*** DATA SECTION

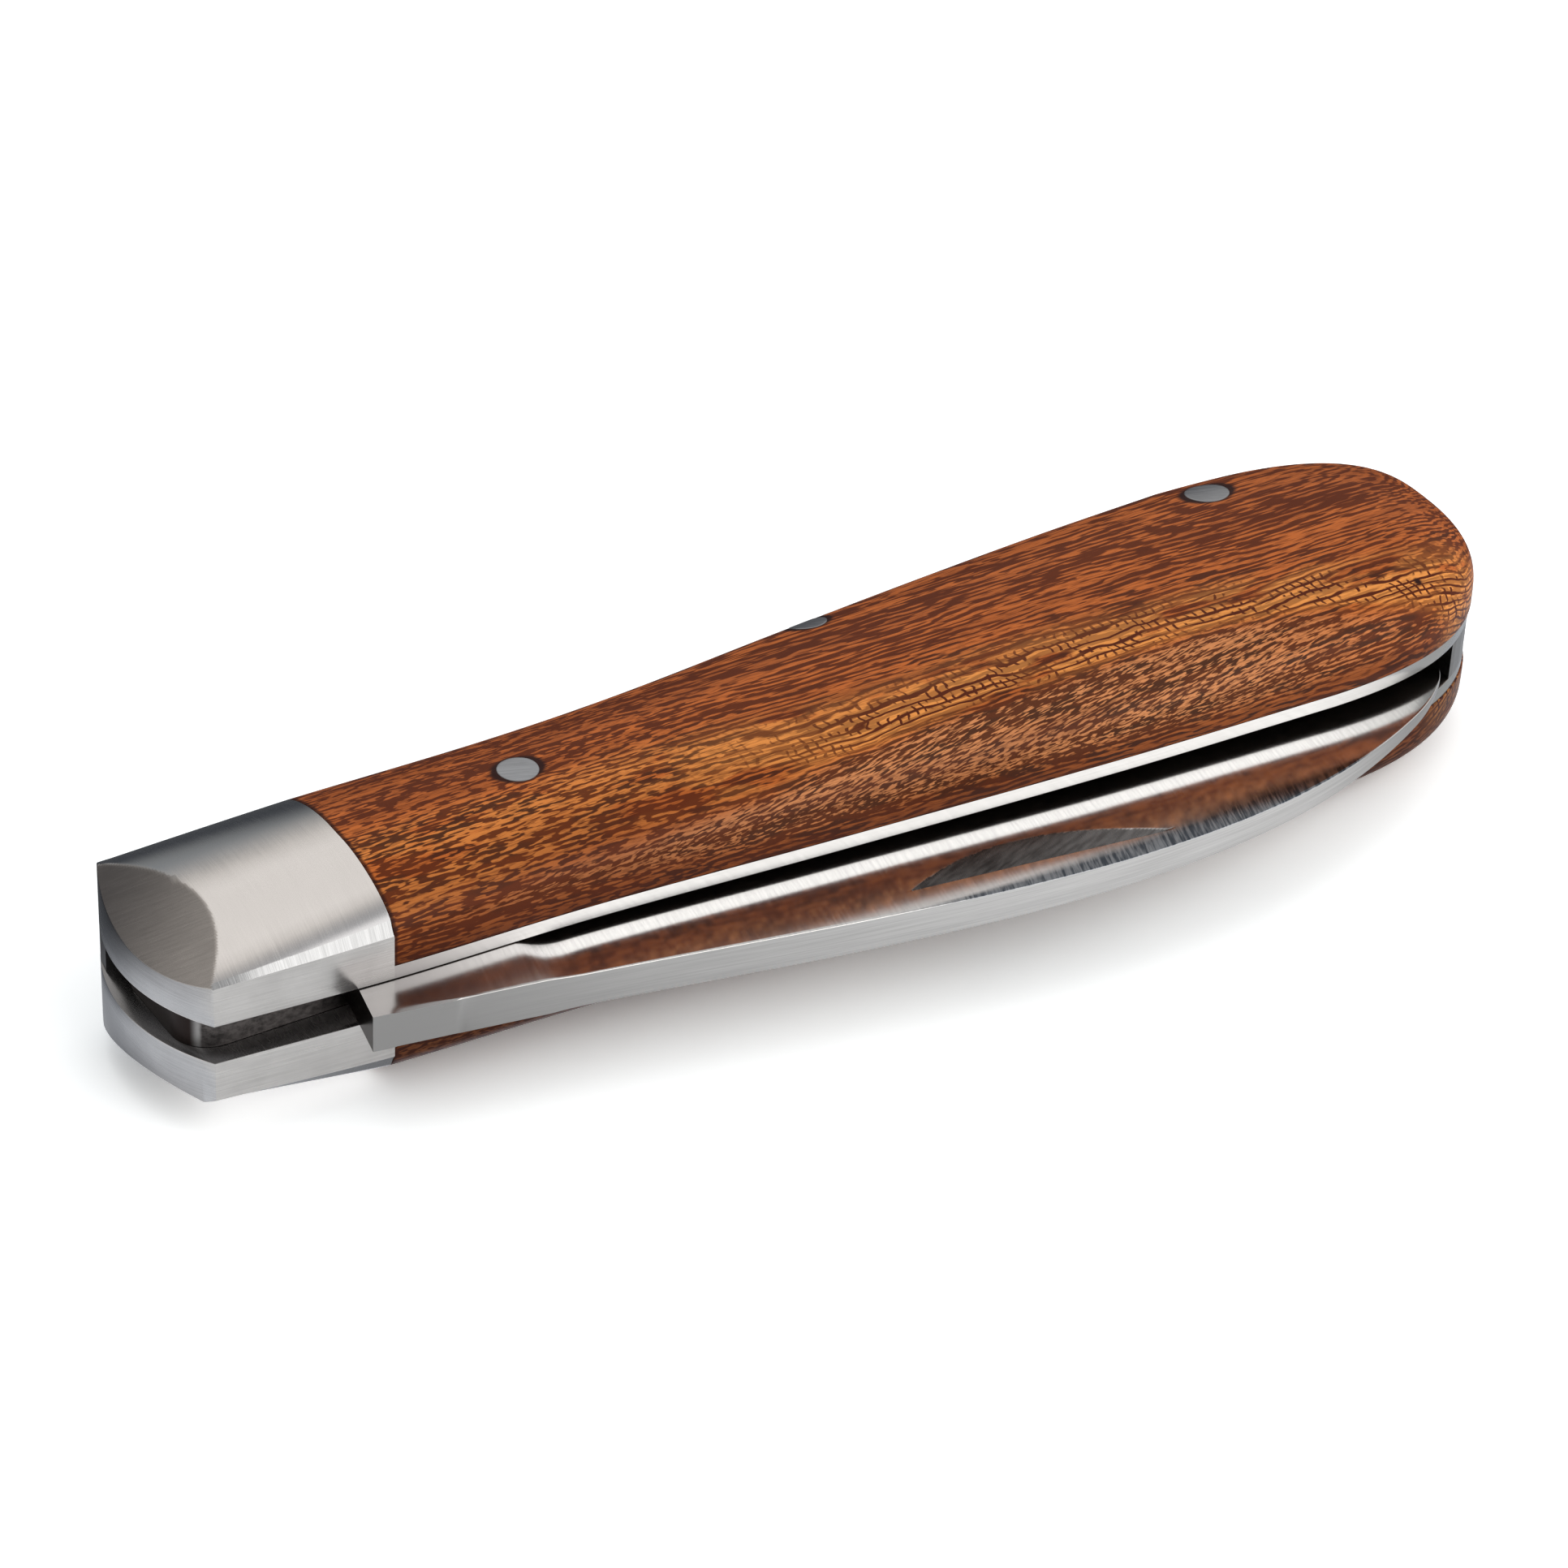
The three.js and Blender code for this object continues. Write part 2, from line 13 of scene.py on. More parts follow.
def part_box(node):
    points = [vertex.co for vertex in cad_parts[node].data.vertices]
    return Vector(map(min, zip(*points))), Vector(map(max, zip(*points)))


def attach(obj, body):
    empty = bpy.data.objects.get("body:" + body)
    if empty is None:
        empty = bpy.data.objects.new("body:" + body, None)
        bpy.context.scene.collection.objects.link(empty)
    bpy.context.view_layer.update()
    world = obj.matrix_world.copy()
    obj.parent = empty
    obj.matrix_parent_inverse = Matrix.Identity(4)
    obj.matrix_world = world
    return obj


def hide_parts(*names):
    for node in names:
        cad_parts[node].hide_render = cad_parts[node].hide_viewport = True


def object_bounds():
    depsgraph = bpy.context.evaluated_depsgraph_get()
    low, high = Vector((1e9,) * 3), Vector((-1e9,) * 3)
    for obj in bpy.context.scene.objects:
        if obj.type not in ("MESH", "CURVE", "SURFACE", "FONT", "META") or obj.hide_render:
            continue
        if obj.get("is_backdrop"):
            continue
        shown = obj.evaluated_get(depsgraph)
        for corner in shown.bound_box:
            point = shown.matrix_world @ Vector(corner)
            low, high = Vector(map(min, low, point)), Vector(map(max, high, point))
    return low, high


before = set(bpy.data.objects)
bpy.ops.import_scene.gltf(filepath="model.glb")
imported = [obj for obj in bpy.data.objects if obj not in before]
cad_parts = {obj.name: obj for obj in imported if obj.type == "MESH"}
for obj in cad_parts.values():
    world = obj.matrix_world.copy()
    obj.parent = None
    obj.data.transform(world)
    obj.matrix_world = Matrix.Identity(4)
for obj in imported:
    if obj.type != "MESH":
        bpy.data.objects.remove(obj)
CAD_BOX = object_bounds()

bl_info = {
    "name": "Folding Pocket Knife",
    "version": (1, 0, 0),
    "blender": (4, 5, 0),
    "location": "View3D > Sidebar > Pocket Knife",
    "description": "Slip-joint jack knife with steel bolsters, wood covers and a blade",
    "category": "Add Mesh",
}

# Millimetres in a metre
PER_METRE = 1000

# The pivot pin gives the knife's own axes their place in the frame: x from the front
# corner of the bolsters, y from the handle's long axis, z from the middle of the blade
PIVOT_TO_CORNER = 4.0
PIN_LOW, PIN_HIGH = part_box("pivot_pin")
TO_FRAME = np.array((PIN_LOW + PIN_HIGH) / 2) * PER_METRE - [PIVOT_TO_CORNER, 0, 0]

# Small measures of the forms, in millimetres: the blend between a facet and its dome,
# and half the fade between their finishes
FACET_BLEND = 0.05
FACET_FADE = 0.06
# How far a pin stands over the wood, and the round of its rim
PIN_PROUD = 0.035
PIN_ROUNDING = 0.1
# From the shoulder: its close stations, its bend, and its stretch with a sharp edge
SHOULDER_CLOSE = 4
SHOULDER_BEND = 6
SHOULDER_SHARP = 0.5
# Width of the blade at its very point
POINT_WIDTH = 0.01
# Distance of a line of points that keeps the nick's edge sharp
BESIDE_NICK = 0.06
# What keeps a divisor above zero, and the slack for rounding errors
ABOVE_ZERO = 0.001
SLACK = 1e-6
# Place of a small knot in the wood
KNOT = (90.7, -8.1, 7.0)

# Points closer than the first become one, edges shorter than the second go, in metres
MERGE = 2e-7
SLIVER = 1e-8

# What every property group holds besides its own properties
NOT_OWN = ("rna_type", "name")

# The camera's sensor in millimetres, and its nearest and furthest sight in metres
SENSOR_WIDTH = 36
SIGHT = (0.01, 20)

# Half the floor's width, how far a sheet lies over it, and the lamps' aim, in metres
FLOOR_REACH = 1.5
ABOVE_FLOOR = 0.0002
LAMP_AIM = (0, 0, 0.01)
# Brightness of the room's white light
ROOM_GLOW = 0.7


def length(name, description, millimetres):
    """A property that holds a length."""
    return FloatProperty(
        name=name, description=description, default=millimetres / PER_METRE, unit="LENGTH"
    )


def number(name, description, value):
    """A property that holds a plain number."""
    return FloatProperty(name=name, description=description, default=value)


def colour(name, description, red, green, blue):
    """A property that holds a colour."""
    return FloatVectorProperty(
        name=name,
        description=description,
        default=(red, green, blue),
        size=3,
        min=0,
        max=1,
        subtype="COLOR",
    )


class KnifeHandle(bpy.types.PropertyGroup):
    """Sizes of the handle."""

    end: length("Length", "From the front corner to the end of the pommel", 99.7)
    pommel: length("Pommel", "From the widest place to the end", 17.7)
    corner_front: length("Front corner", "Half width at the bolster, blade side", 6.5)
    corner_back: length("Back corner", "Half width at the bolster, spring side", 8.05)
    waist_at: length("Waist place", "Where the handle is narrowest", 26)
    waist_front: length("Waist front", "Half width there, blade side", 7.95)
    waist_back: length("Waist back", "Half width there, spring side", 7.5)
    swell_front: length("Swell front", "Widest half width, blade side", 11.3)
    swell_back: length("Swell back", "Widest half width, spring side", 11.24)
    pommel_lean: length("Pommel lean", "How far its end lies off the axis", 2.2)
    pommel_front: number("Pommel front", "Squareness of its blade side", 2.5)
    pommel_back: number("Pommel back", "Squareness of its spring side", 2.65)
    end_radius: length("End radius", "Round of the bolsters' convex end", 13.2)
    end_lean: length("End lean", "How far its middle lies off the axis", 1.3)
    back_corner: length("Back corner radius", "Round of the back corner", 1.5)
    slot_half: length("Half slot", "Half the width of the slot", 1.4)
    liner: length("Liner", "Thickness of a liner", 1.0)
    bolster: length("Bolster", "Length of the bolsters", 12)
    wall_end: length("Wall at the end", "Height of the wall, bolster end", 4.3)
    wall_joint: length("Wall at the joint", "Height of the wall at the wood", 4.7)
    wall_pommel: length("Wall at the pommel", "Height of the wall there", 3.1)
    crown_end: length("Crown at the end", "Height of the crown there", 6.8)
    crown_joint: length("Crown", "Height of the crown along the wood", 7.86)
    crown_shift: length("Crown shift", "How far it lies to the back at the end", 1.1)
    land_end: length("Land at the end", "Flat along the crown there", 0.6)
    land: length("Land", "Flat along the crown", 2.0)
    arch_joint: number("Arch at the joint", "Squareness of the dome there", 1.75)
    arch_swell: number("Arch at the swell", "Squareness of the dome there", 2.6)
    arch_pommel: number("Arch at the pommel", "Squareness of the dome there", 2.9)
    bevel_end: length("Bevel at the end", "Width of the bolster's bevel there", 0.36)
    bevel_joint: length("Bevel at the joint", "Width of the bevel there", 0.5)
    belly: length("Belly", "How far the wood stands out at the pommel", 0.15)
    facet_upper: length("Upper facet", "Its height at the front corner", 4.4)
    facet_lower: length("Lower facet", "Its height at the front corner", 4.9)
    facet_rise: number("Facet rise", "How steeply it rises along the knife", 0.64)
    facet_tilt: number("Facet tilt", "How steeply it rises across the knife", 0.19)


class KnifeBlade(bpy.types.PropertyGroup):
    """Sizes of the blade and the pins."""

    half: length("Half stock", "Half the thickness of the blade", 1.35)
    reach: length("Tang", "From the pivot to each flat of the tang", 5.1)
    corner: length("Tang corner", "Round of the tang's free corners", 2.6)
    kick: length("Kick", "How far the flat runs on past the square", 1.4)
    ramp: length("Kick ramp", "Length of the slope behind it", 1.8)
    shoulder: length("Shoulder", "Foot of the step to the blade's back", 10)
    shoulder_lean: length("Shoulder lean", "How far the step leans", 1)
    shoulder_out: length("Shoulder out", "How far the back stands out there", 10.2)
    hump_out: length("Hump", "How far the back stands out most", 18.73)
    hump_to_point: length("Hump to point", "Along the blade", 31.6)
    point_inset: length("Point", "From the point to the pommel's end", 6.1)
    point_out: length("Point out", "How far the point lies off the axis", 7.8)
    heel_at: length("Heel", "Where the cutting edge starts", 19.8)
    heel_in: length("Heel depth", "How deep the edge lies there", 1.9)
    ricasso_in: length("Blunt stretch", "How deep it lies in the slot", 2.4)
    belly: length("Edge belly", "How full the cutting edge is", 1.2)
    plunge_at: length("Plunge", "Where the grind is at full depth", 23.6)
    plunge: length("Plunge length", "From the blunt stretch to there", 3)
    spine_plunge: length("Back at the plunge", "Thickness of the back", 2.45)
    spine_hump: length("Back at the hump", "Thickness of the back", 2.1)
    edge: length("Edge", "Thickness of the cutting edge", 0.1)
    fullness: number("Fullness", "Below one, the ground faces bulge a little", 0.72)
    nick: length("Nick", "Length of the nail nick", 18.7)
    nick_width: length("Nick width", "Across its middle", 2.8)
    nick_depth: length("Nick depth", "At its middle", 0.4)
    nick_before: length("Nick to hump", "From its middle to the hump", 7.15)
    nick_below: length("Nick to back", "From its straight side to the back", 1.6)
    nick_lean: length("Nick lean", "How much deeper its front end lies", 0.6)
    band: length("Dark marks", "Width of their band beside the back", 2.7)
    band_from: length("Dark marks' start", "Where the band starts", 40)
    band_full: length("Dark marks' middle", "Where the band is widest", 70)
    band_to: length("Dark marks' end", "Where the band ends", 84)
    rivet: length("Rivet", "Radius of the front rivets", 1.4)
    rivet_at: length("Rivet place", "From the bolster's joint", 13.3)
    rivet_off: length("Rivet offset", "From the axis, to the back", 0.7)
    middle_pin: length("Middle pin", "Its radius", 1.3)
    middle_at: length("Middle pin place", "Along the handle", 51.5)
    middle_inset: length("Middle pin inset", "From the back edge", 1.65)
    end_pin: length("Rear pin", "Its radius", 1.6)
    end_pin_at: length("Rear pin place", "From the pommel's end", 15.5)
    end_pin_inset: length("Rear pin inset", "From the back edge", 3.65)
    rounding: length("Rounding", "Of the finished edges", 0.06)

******

WRITTEN TASK
Print exactly, and only, the lines beginning at the top of the listing and ending at the line with "zip(*points))), Vector(map(max, zip(*points)))".

SOLUTION TO THE EXERCISE
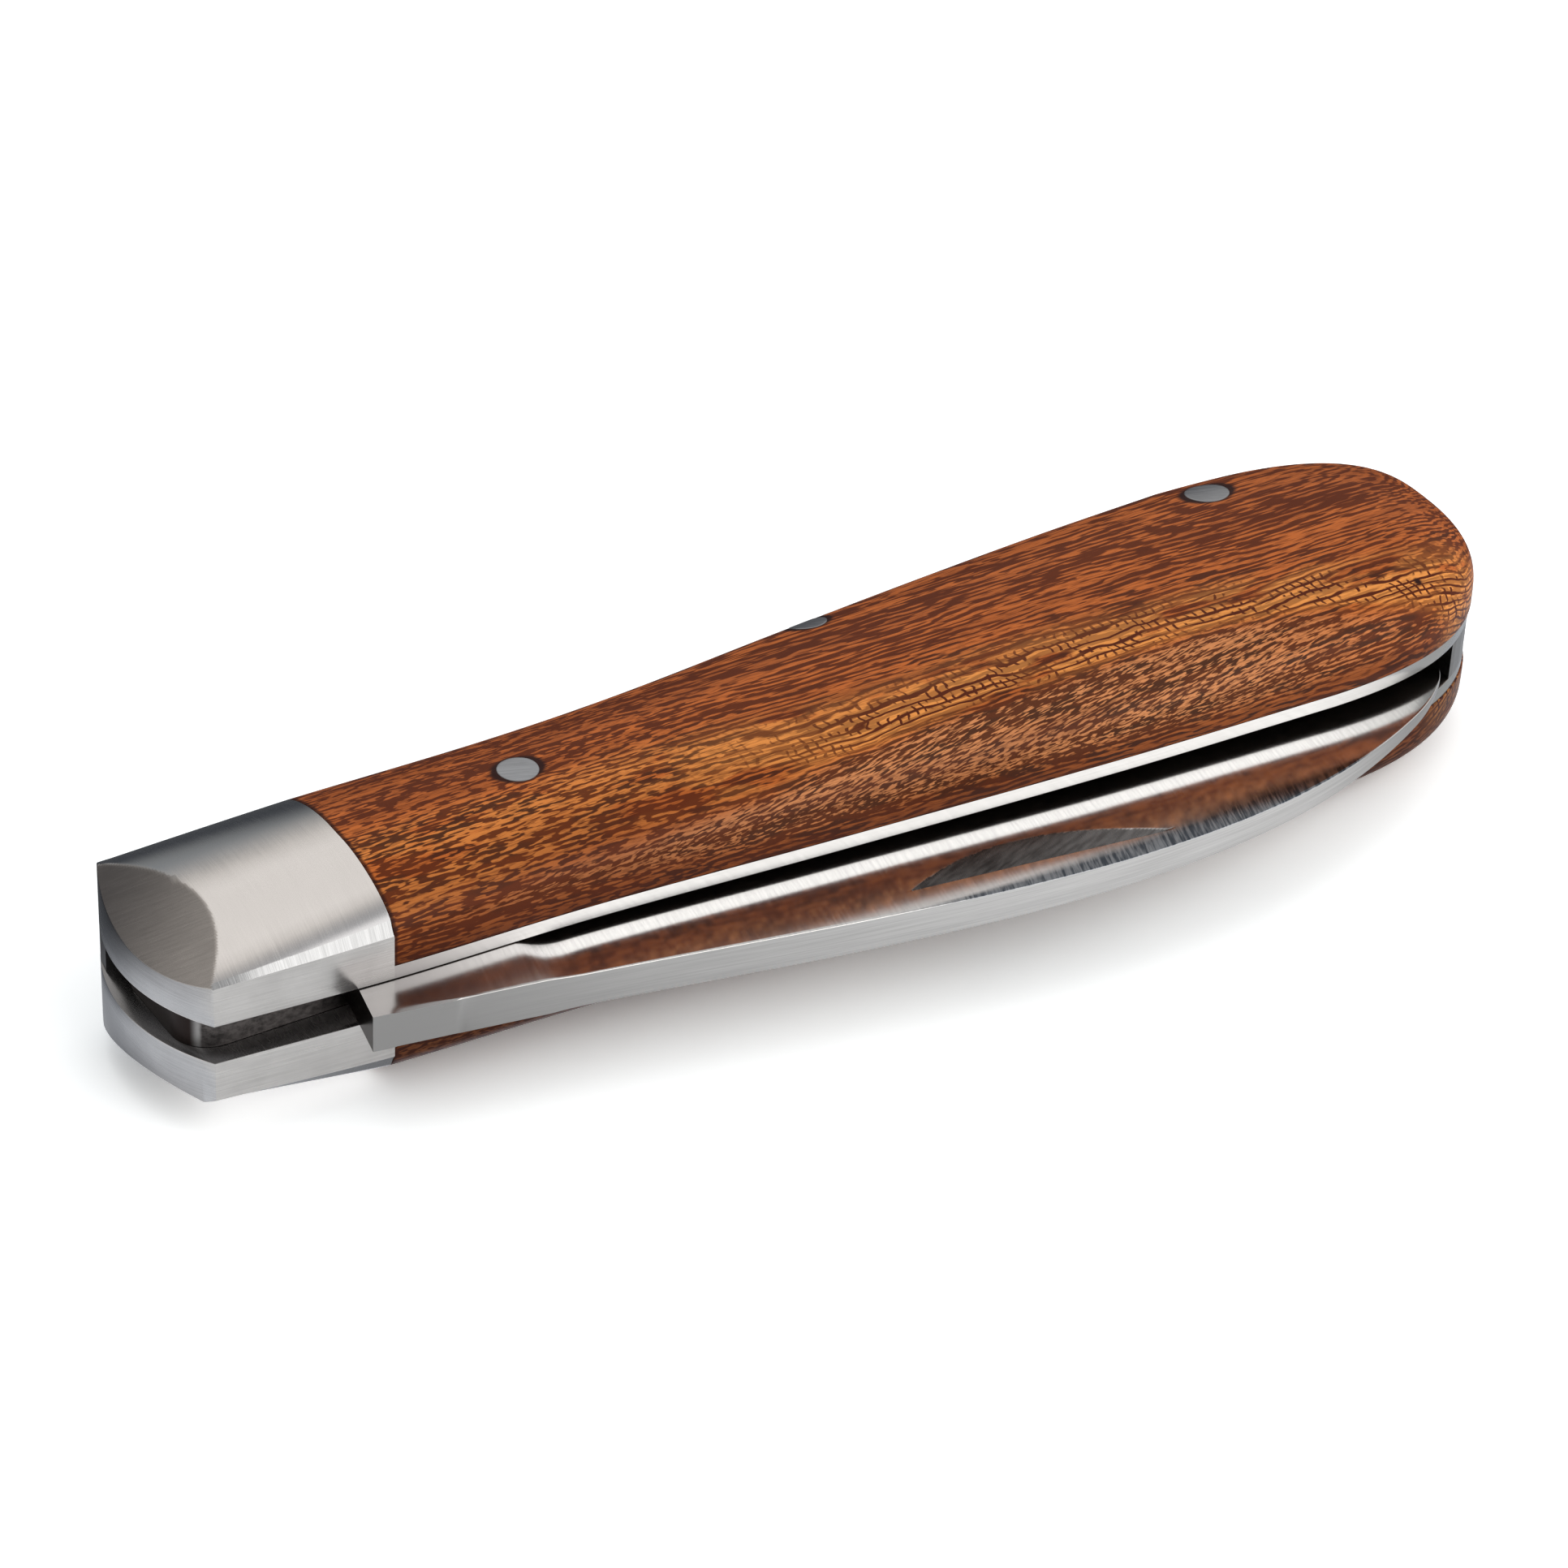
The three.js and Blender code for this object continues. Write part 2, from line 13 of scene.py on. More parts follow.
def part_box(node):
    points = [vertex.co for vertex in cad_parts[node].data.vertices]
    return Vector(map(min, zip(*points))), Vector(map(max, zip(*points)))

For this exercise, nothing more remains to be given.